**Directions for this task:** Copy, without any alteration, the lines from the one that includes "201 of scene.py. This part finishes it." up to and including the one that includes "return [(p.x, p.y)".

[Rows from a 3D modeling dataset]
━━━━━━━━━━━━━━━━━━━━━━━━━━━━━━

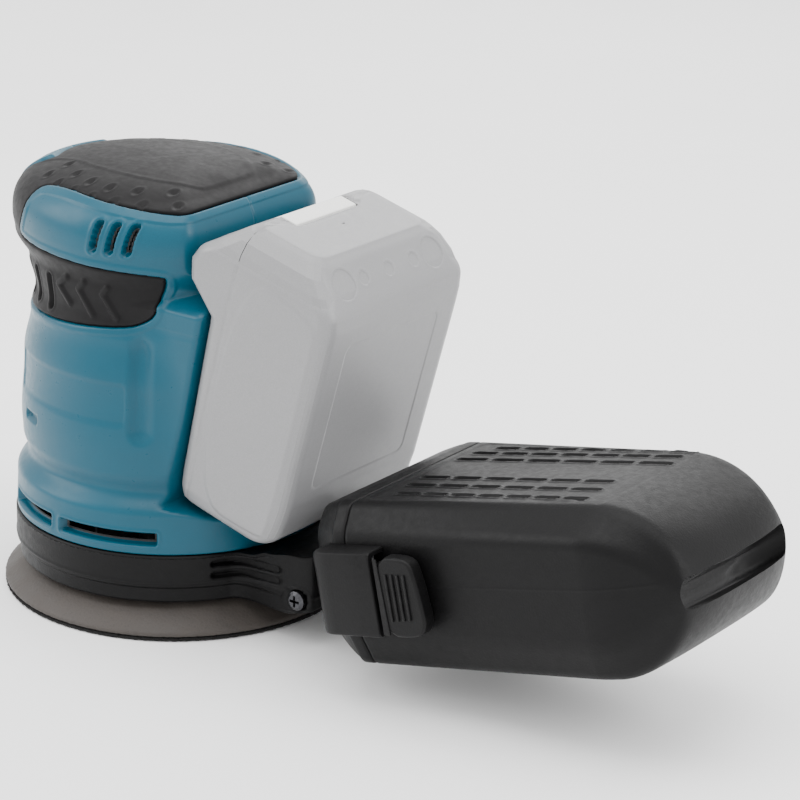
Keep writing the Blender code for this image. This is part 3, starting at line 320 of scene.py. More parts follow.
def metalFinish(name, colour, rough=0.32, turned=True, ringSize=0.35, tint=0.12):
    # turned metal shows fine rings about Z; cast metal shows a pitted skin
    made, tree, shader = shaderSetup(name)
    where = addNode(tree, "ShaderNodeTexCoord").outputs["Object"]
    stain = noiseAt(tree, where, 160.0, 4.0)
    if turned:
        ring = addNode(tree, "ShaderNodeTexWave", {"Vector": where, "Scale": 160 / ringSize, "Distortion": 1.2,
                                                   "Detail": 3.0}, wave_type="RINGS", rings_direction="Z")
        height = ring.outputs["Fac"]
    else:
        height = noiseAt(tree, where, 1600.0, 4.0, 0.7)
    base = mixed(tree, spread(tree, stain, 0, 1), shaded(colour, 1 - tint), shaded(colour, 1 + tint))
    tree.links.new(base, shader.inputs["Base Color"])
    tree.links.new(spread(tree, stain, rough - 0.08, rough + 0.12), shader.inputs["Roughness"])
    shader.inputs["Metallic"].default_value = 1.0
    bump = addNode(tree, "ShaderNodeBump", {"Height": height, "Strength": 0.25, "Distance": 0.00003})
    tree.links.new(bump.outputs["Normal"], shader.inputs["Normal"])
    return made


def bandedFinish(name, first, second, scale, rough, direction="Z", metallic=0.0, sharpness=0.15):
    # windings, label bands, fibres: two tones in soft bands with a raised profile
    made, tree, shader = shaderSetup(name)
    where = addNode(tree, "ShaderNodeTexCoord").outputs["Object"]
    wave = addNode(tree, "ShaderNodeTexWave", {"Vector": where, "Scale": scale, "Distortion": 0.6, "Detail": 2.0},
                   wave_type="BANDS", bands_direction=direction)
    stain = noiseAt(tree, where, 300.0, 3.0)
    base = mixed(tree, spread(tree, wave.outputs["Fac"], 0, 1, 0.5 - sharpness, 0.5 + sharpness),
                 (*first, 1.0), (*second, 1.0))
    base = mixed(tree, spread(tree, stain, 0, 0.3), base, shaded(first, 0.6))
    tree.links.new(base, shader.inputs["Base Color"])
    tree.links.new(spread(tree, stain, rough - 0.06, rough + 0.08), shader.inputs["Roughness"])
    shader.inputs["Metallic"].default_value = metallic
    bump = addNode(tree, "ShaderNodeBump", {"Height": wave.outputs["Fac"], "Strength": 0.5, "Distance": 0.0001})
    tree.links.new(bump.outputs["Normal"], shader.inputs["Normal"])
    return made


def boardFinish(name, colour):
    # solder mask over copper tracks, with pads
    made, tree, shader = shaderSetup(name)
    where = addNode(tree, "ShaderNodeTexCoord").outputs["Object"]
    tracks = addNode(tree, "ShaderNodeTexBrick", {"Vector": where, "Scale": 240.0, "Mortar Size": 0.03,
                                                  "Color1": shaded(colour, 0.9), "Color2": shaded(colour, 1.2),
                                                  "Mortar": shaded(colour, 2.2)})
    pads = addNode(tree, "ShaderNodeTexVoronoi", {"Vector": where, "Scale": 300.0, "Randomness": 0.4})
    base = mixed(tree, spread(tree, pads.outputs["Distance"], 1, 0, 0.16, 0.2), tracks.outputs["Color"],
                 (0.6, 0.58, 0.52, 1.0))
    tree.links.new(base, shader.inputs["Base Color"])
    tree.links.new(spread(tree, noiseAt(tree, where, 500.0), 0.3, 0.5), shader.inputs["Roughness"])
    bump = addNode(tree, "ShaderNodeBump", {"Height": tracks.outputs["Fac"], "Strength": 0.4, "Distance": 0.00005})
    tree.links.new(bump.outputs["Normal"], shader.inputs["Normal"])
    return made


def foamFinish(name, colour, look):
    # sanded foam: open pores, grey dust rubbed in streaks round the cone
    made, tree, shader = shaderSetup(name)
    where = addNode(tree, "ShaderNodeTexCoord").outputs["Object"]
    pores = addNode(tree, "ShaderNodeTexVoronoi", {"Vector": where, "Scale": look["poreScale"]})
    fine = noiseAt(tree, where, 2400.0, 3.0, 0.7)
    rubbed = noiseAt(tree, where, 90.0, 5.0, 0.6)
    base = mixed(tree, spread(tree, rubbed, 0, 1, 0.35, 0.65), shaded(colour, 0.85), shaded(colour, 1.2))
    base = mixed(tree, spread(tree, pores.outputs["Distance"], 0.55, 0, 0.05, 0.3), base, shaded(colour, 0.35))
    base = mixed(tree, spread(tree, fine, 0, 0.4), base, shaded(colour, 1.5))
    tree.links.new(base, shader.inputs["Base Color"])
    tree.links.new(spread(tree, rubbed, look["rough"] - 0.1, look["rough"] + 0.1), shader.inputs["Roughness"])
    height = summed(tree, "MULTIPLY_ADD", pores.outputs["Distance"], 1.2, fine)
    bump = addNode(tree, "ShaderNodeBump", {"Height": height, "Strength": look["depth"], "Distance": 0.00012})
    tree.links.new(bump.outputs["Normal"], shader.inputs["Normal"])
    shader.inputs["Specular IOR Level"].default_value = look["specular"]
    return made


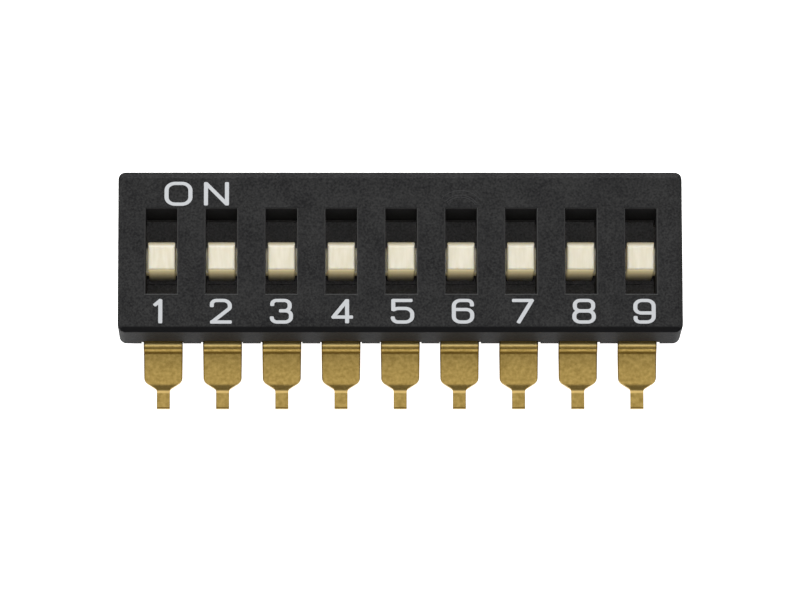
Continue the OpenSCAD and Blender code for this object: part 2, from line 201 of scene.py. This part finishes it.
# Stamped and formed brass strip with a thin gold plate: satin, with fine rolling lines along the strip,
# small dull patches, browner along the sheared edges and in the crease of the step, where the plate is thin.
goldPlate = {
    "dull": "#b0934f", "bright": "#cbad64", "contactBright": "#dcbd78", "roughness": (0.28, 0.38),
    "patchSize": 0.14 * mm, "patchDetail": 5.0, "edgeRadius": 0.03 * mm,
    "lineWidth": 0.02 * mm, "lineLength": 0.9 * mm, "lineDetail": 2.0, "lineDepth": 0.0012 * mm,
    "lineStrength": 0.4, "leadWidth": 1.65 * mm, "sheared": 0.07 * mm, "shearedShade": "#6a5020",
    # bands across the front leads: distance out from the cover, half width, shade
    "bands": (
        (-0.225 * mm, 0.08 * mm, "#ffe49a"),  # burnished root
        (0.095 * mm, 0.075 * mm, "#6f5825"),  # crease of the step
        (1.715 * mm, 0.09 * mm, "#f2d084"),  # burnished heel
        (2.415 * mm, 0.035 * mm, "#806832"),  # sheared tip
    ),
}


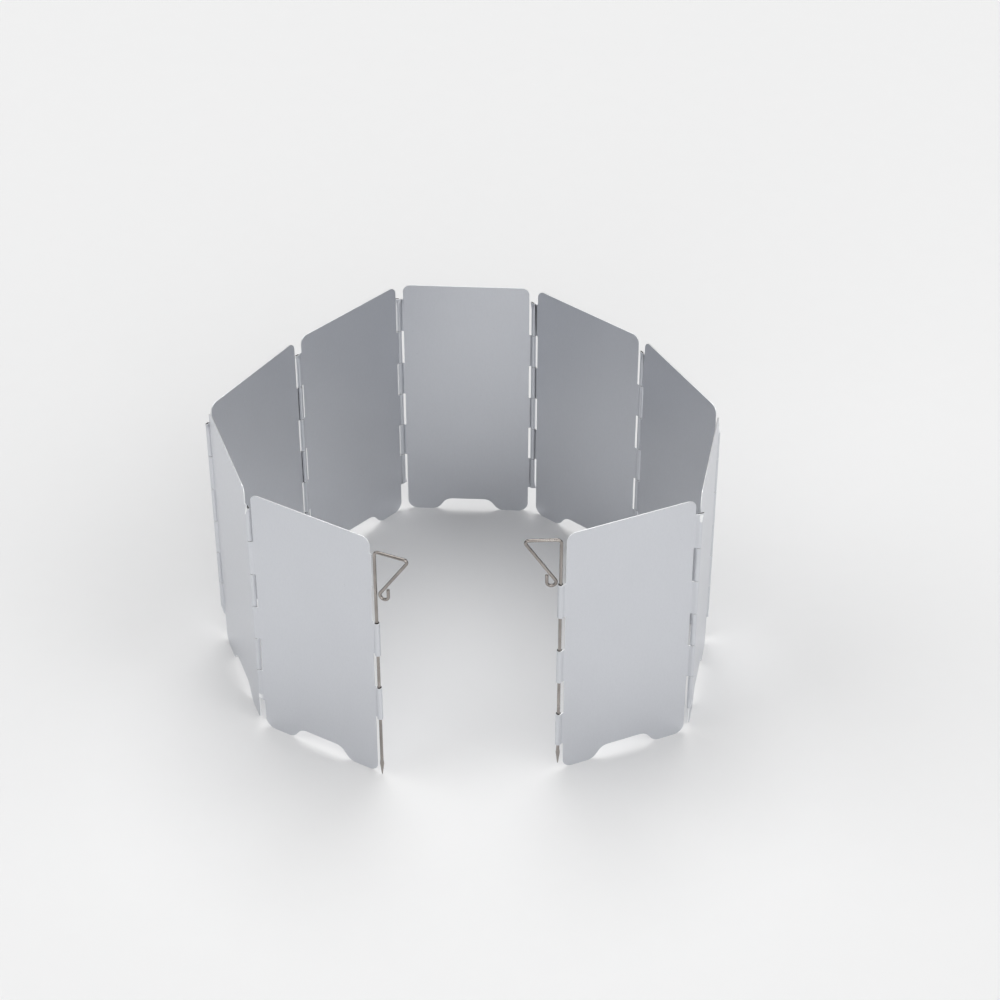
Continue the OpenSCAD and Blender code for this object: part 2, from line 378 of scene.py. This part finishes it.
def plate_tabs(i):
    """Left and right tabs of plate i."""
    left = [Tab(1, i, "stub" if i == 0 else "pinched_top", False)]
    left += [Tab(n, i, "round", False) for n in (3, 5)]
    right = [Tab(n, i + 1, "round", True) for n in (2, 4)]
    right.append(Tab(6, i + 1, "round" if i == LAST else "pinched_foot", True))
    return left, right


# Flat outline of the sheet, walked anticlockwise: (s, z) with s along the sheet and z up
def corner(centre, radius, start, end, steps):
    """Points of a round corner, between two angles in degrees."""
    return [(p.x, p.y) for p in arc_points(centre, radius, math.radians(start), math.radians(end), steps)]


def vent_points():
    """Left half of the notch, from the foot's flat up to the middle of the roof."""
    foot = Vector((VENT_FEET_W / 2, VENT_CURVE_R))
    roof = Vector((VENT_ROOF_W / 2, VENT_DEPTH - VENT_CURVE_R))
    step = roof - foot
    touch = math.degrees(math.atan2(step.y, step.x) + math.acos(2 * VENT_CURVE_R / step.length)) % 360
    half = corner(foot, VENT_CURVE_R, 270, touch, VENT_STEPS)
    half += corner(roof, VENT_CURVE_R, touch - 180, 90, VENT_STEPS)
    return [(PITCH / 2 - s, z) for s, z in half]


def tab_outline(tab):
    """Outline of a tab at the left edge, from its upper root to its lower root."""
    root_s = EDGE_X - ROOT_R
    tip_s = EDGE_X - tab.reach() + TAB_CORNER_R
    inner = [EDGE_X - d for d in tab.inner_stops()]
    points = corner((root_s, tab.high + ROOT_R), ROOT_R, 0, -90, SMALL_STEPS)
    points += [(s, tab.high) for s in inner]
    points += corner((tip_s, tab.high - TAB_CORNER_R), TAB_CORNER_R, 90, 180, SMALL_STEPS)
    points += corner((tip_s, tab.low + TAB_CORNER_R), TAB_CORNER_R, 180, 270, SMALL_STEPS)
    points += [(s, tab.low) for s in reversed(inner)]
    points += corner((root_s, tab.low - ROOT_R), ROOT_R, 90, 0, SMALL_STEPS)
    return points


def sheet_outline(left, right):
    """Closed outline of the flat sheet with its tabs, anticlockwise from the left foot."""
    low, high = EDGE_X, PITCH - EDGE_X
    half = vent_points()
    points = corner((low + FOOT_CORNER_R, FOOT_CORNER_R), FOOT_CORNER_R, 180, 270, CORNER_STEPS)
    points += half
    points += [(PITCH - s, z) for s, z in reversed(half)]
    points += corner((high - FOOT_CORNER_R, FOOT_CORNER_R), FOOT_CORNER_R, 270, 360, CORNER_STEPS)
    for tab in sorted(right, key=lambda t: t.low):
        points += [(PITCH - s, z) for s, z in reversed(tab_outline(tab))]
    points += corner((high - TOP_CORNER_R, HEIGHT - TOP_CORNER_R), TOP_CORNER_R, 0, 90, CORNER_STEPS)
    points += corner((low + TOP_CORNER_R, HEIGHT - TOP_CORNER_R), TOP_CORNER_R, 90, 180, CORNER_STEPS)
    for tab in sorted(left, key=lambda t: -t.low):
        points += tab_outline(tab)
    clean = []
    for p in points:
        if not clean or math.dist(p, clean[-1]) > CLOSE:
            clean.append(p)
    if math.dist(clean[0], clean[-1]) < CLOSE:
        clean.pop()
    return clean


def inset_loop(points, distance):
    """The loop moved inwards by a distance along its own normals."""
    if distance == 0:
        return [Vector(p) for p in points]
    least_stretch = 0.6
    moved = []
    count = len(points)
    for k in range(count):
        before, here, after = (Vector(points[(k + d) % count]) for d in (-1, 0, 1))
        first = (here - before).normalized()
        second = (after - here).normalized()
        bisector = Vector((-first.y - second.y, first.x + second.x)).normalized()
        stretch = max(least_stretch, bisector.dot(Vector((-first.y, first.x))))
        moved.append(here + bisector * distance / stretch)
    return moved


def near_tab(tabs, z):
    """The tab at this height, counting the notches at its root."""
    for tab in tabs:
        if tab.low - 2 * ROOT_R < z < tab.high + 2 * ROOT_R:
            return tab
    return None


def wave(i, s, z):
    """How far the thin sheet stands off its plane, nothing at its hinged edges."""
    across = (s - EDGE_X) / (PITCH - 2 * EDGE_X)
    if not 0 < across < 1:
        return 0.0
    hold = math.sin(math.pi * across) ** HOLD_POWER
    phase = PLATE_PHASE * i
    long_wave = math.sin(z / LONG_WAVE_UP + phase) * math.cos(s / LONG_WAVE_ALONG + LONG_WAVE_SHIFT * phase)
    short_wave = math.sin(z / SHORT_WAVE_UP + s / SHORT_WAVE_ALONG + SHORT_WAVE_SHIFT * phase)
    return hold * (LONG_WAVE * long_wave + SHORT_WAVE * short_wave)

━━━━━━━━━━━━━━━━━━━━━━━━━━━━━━

**Exercise result:**
Continue the OpenSCAD and Blender code for this object: part 2, from line 201 of scene.py. This part finishes it.
# Stamped and formed brass strip with a thin gold plate: satin, with fine rolling lines along the strip,
# small dull patches, browner along the sheared edges and in the crease of the step, where the plate is thin.
goldPlate = {
    "dull": "#b0934f", "bright": "#cbad64", "contactBright": "#dcbd78", "roughness": (0.28, 0.38),
    "patchSize": 0.14 * mm, "patchDetail": 5.0, "edgeRadius": 0.03 * mm,
    "lineWidth": 0.02 * mm, "lineLength": 0.9 * mm, "lineDetail": 2.0, "lineDepth": 0.0012 * mm,
    "lineStrength": 0.4, "leadWidth": 1.65 * mm, "sheared": 0.07 * mm, "shearedShade": "#6a5020",
    # bands across the front leads: distance out from the cover, half width, shade
    "bands": (
        (-0.225 * mm, 0.08 * mm, "#ffe49a"),  # burnished root
        (0.095 * mm, 0.075 * mm, "#6f5825"),  # crease of the step
        (1.715 * mm, 0.09 * mm, "#f2d084"),  # burnished heel
        (2.415 * mm, 0.035 * mm, "#806832"),  # sheared tip
    ),
}


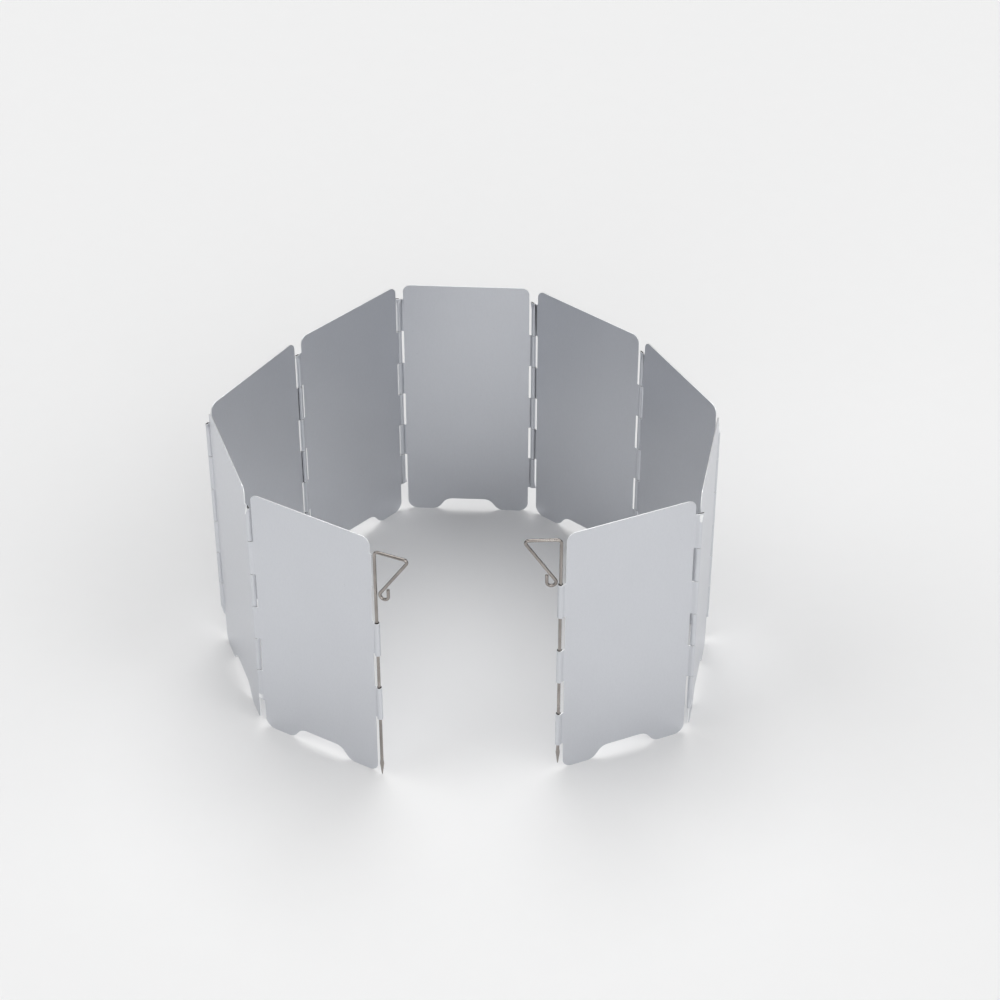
Continue the OpenSCAD and Blender code for this object: part 2, from line 378 of scene.py. This part finishes it.
def plate_tabs(i):
    """Left and right tabs of plate i."""
    left = [Tab(1, i, "stub" if i == 0 else "pinched_top", False)]
    left += [Tab(n, i, "round", False) for n in (3, 5)]
    right = [Tab(n, i + 1, "round", True) for n in (2, 4)]
    right.append(Tab(6, i + 1, "round" if i == LAST else "pinched_foot", True))
    return left, right


# Flat outline of the sheet, walked anticlockwise: (s, z) with s along the sheet and z up
def corner(centre, radius, start, end, steps):
    """Points of a round corner, between two angles in degrees."""
    return [(p.x, p.y) for p in arc_points(centre, radius, math.radians(start), math.radians(end), steps)]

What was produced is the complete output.